After you have one set of parameters working, make sure the other parameters also behave correctly (stripes and spiral waves).  You should be able to switch between parameters during simulation by pressing the 1, 2 or 3 keys.  Once these work, it is time to add spatially-varying parameters k and f.  For this, you will modify your reaction operator to act differently according to whether a global flag is set.  For spatially-varying parameters, use the cell positions (x and y) to determine the values of k and f.  Linearly interpolate in each of these directions between the minimum and maximum values given above.  You will have to run the simulator at a higher resolution than normal to get a really good picture of parameter space.
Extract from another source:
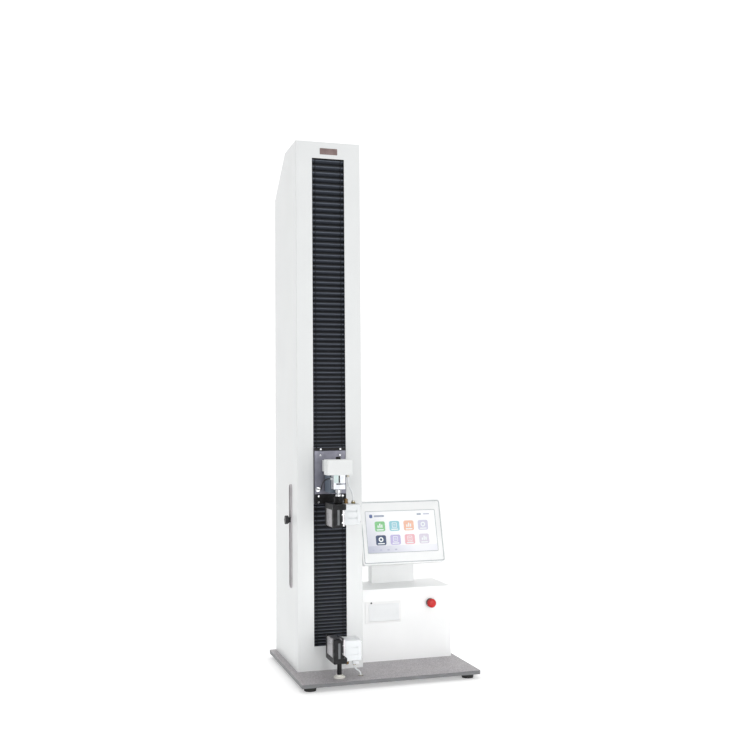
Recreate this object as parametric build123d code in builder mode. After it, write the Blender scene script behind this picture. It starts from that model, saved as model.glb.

Turning In Your Assignment and Spatially-Varying Parameter Image

Turn in your Processing code for this project on T-square. In addition to your code, you should also include the image that shows the effect of spatially varying the  parameters (described above). 


Authorship Rules

The code that you turn in must be entirely your own. You are allowed to talk to other members of the class and to the teacher about general implementation issues. It is also fine to seek the help of others for general programming questions about Processing. You may not, however, use code that anyone other than yourself has written.  Code that is explicitly not allowed includes code taken from the Web, from books, from previous assignments or from any source other than yourself. You should not show your code to other students. Feel free to seek the help of the teacher for suggestions about debugging your code.